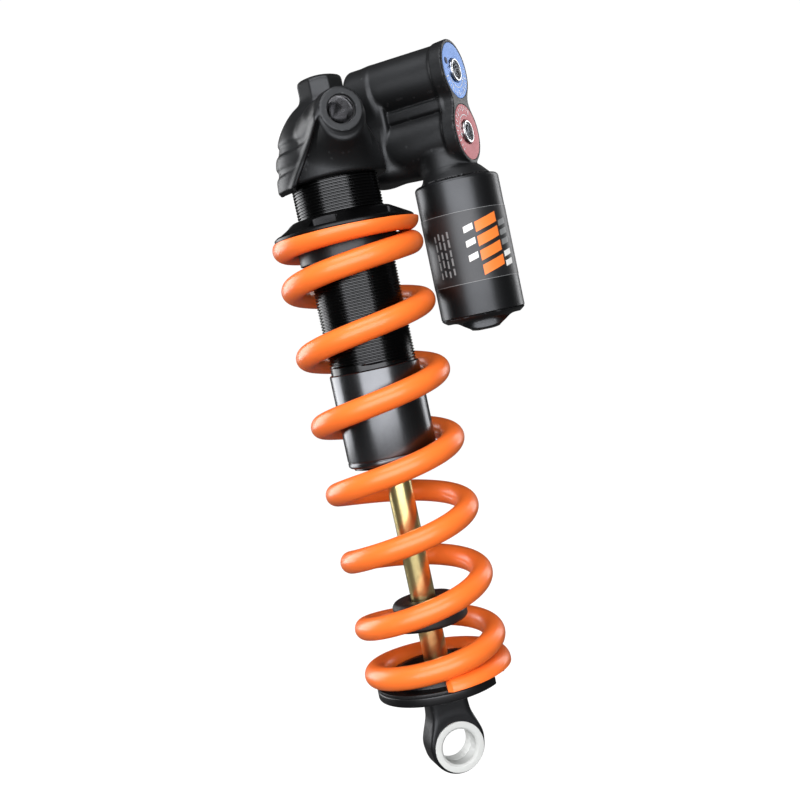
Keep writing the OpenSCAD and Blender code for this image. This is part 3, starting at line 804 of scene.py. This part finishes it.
def spring():
    """Coil spring with ground ends. Its active coils stretch between the perches."""
    sides, per_turn = 36, 96
    rings = int(SPRING_TURNS * per_turn)
    turns = np.linspace(0, SPRING_TURNS, rings + 1)
    centre = wire_height(turns)
    points = []
    for turn, z in zip(turns, centre):
        a = SPRING_START + TAU * turn
        from_end = min(turn, SPRING_TURNS - turn) * TAU * SPRING_R
        thin = math.sqrt(max(0.0, 1 - max(0.0, 1 - from_end / 1.1) ** 2)) * 0.32 + 0.68
        for k in range(sides):
            b = TAU * k / sides
            r = SPRING_R + SPRING_WIRE_R * thin * math.cos(b)
            h = np.clip(z + SPRING_WIRE_R * thin * math.sin(b), SPRING_LOW, SPRING_TOP)
            points.append((r * math.cos(a), r * math.sin(a), h))
    faces = [tuple(range(sides)), tuple(reversed(range(rings * sides, (rings + 1) * sides)))]
    for i in range(rings):
        for k in range(sides):
            m = (k + 1) % sides
            faces.append((i * sides + k, (i + 1) * sides + k, (i + 1) * sides + m, i * sides + m))
    piece = new_object("orange_coil", points, faces, MATERIALS["orange_spring"], 40)
    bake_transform(piece)
    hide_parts("coil_spring")


# ---------------------------------------------------------------- collar and perch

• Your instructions
Write the material out again in its entirety, exactly as shown.

• Correct output
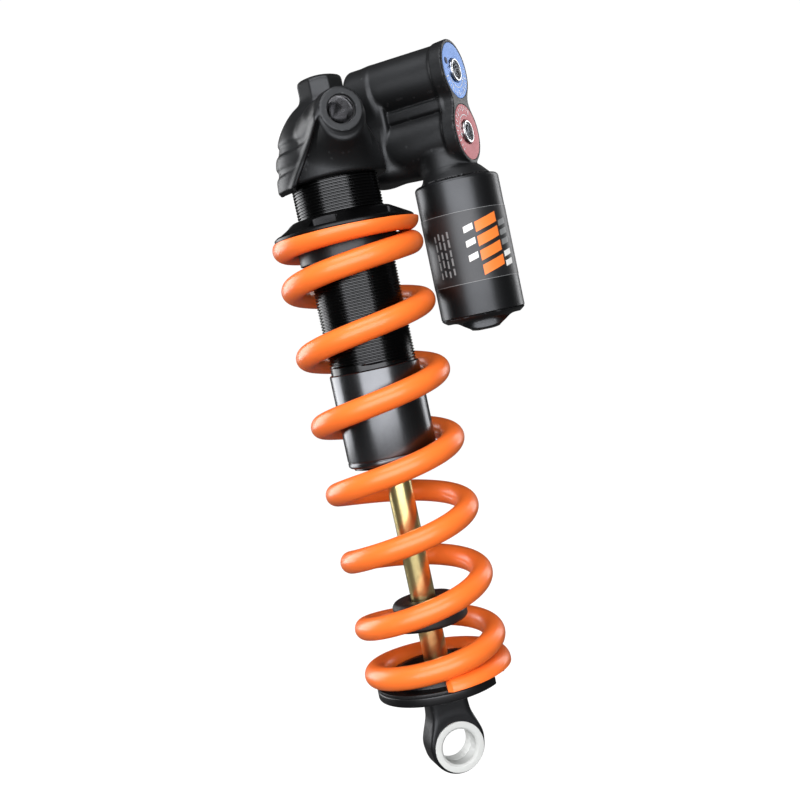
Keep writing the OpenSCAD and Blender code for this image. This is part 3, starting at line 804 of scene.py. This part finishes it.
def spring():
    """Coil spring with ground ends. Its active coils stretch between the perches."""
    sides, per_turn = 36, 96
    rings = int(SPRING_TURNS * per_turn)
    turns = np.linspace(0, SPRING_TURNS, rings + 1)
    centre = wire_height(turns)
    points = []
    for turn, z in zip(turns, centre):
        a = SPRING_START + TAU * turn
        from_end = min(turn, SPRING_TURNS - turn) * TAU * SPRING_R
        thin = math.sqrt(max(0.0, 1 - max(0.0, 1 - from_end / 1.1) ** 2)) * 0.32 + 0.68
        for k in range(sides):
            b = TAU * k / sides
            r = SPRING_R + SPRING_WIRE_R * thin * math.cos(b)
            h = np.clip(z + SPRING_WIRE_R * thin * math.sin(b), SPRING_LOW, SPRING_TOP)
            points.append((r * math.cos(a), r * math.sin(a), h))
    faces = [tuple(range(sides)), tuple(reversed(range(rings * sides, (rings + 1) * sides)))]
    for i in range(rings):
        for k in range(sides):
            m = (k + 1) % sides
            faces.append((i * sides + k, (i + 1) * sides + k, (i + 1) * sides + m, i * sides + m))
    piece = new_object("orange_coil", points, faces, MATERIALS["orange_spring"], 40)
    bake_transform(piece)
    hide_parts("coil_spring")


# ---------------------------------------------------------------- collar and perch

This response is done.